═════ Record list
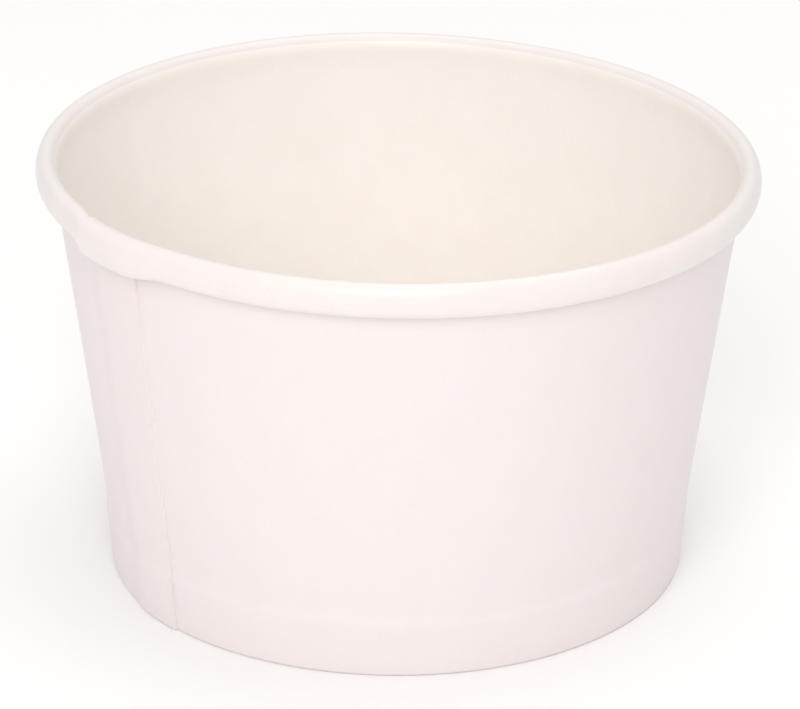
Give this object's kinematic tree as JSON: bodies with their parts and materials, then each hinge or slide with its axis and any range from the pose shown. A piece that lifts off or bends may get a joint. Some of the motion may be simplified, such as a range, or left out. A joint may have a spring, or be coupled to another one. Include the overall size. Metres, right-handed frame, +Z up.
══════════
═════ Record list
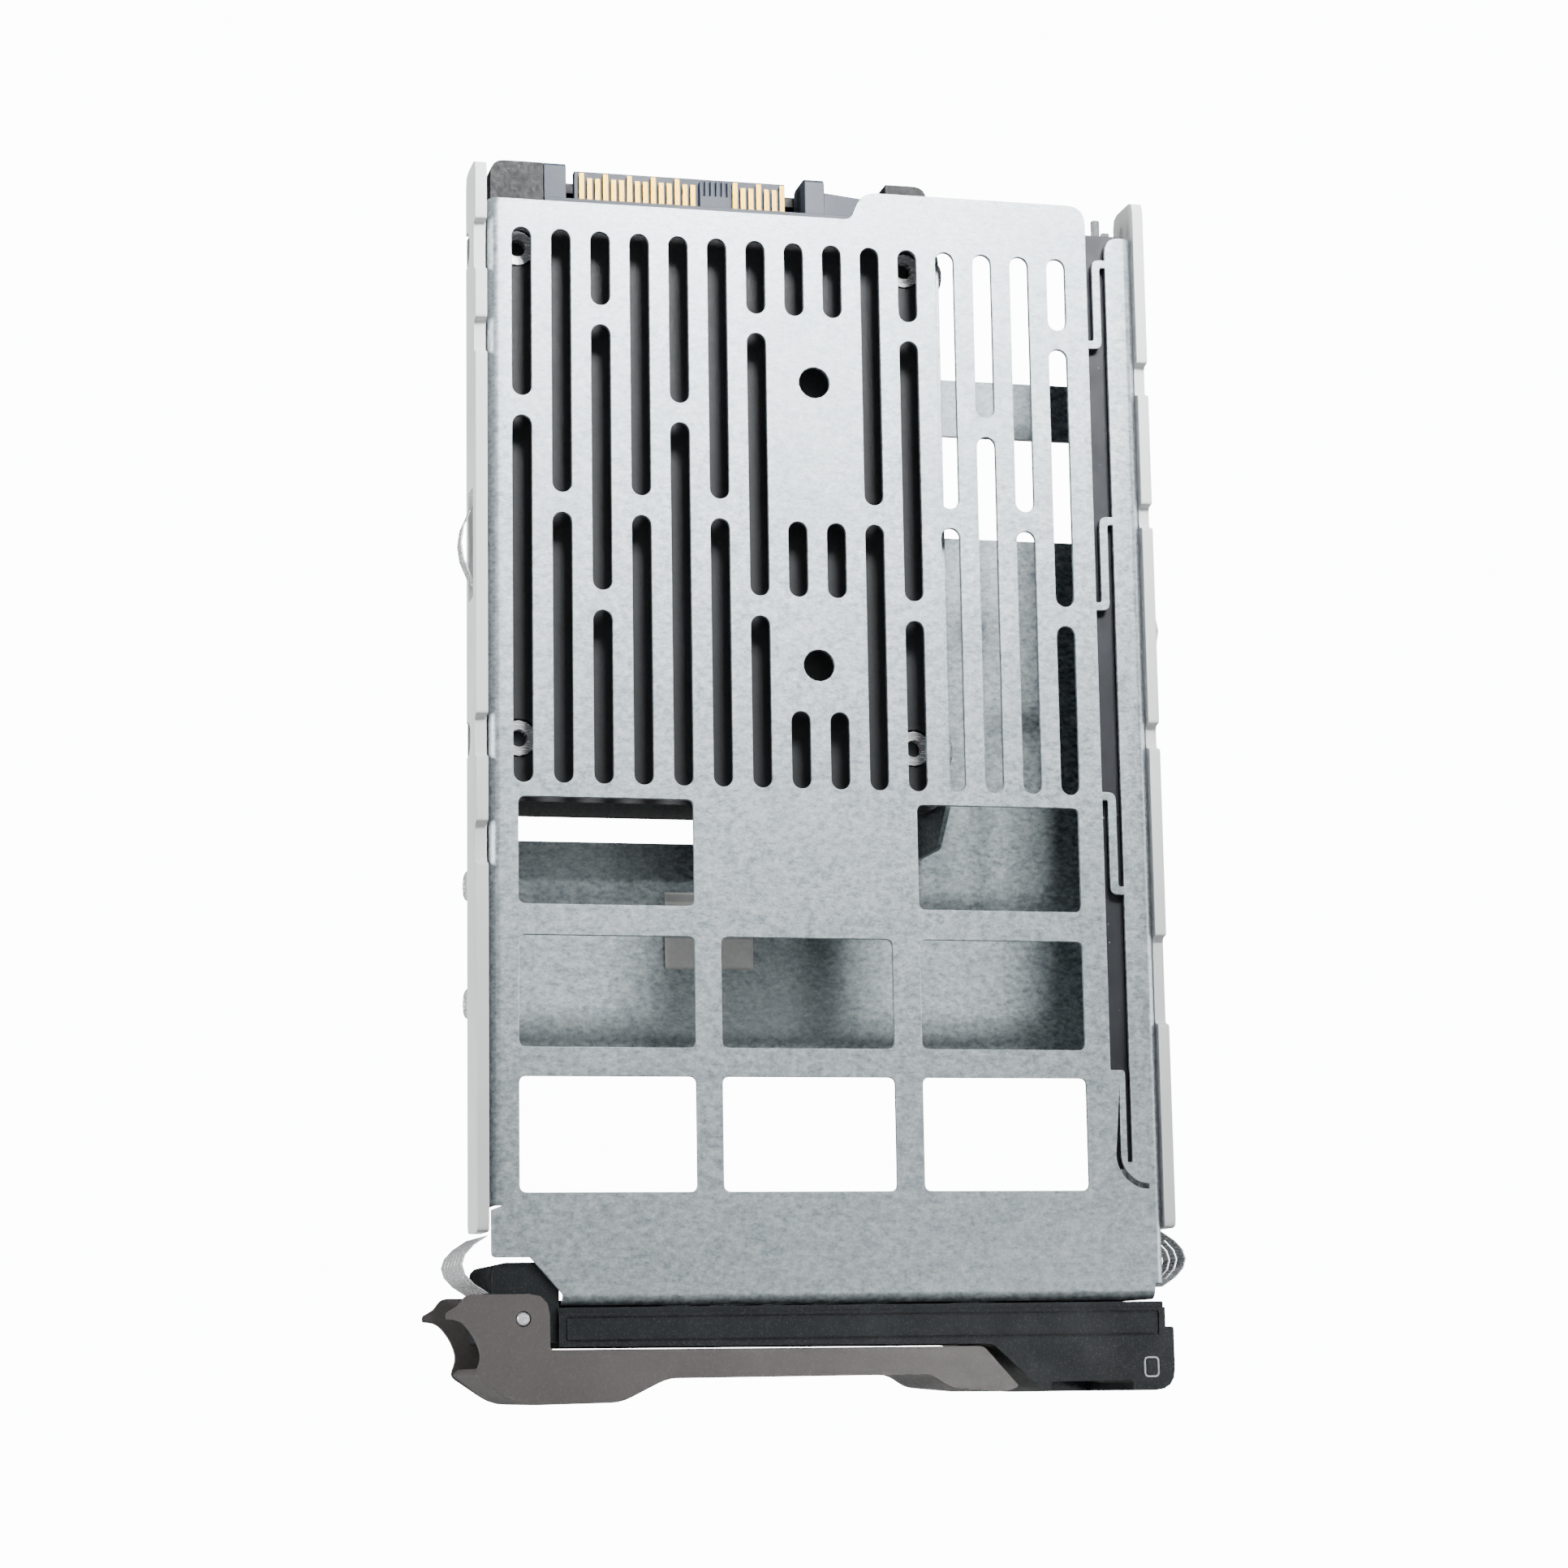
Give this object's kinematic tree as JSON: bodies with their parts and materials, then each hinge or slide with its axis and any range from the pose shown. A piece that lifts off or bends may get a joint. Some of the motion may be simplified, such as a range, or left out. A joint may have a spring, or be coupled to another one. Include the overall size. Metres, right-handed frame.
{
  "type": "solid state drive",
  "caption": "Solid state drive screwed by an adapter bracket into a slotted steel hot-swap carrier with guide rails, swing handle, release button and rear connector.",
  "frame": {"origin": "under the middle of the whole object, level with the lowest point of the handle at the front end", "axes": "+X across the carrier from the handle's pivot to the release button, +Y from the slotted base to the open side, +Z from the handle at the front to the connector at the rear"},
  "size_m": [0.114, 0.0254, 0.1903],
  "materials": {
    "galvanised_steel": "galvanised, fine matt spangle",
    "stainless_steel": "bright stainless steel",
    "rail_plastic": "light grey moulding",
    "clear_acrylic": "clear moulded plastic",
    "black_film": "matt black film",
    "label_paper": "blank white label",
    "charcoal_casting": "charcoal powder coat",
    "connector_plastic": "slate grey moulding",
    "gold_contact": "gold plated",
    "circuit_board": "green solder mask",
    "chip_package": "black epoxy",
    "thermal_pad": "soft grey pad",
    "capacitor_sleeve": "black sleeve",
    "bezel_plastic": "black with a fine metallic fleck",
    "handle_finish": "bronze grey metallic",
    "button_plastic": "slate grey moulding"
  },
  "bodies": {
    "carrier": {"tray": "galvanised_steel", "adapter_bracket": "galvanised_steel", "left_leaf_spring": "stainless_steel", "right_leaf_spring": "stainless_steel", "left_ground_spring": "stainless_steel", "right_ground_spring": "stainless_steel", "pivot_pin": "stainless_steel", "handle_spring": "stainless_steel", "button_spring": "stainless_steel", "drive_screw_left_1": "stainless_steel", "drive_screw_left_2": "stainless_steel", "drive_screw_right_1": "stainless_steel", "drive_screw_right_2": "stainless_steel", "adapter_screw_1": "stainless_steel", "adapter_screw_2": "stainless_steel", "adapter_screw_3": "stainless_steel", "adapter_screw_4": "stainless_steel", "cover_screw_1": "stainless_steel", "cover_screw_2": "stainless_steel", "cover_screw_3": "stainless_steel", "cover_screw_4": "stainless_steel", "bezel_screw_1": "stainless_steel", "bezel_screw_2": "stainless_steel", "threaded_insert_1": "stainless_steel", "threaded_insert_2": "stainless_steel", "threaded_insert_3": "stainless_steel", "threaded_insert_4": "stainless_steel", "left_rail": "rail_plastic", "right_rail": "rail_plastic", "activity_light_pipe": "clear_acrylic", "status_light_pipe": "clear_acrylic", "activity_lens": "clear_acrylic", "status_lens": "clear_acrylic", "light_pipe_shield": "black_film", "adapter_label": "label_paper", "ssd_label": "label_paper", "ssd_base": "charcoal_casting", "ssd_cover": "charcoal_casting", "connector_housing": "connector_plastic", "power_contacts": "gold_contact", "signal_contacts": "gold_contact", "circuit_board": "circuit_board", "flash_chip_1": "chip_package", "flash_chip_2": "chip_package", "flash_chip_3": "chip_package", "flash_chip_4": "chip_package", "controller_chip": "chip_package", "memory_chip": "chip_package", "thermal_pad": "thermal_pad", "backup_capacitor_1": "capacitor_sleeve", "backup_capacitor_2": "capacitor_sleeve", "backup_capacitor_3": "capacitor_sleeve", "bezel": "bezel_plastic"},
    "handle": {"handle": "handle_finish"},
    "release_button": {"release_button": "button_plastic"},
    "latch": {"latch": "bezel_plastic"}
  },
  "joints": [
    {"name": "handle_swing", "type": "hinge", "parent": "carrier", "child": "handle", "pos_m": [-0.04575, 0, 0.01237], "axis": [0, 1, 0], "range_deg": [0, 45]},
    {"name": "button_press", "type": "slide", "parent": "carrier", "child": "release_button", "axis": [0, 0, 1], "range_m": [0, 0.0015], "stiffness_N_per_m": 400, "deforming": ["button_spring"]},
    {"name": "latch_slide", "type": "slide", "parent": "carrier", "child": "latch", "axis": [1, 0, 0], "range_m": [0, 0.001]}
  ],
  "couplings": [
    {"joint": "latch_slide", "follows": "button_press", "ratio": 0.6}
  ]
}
══════════
═════ Record list
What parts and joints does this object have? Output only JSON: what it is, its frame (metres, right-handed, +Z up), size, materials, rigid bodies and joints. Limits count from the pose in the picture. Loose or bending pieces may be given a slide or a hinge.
══════════
(Task to complete):
Locate the word "object" in the records above, and return each line that has it.

(Solution for this problem):
Give this object's kinematic tree as JSON: bodies with their parts and materials, then each hinge or slide with its axis and any range from the pose shown. A piece that lifts off or bends may get a joint. Some of the motion may be simplified, such as a range, or left out. A joint may have a spring, or be coupled to another one. Include the overall size. Metres, right-handed frame, +Z up.
Give this object's kinematic tree as JSON: bodies with their parts and materials, then each hinge or slide with its axis and any range from the pose shown. A piece that lifts off or bends may get a joint. Some of the motion may be simplified, such as a range, or left out. A joint may have a spring, or be coupled to another one. Include the overall size. Metres, right-handed frame.
  "frame": {"origin": "under the middle of the whole object, level with the lowest point of the handle at the front end", "axes": "+X across the carrier from the handle's pivot to the release button, +Y from the slotted base to the open side, +Z from the handle at the front to the connector at the rear"},
What parts and joints does this object have? Output only JSON: what it is, its frame (metres, right-handed, +Z up), size, materials, rigid bodies and joints. Limits count from the pose in the picture. Loose or bending pieces may be given a slide or a hinge.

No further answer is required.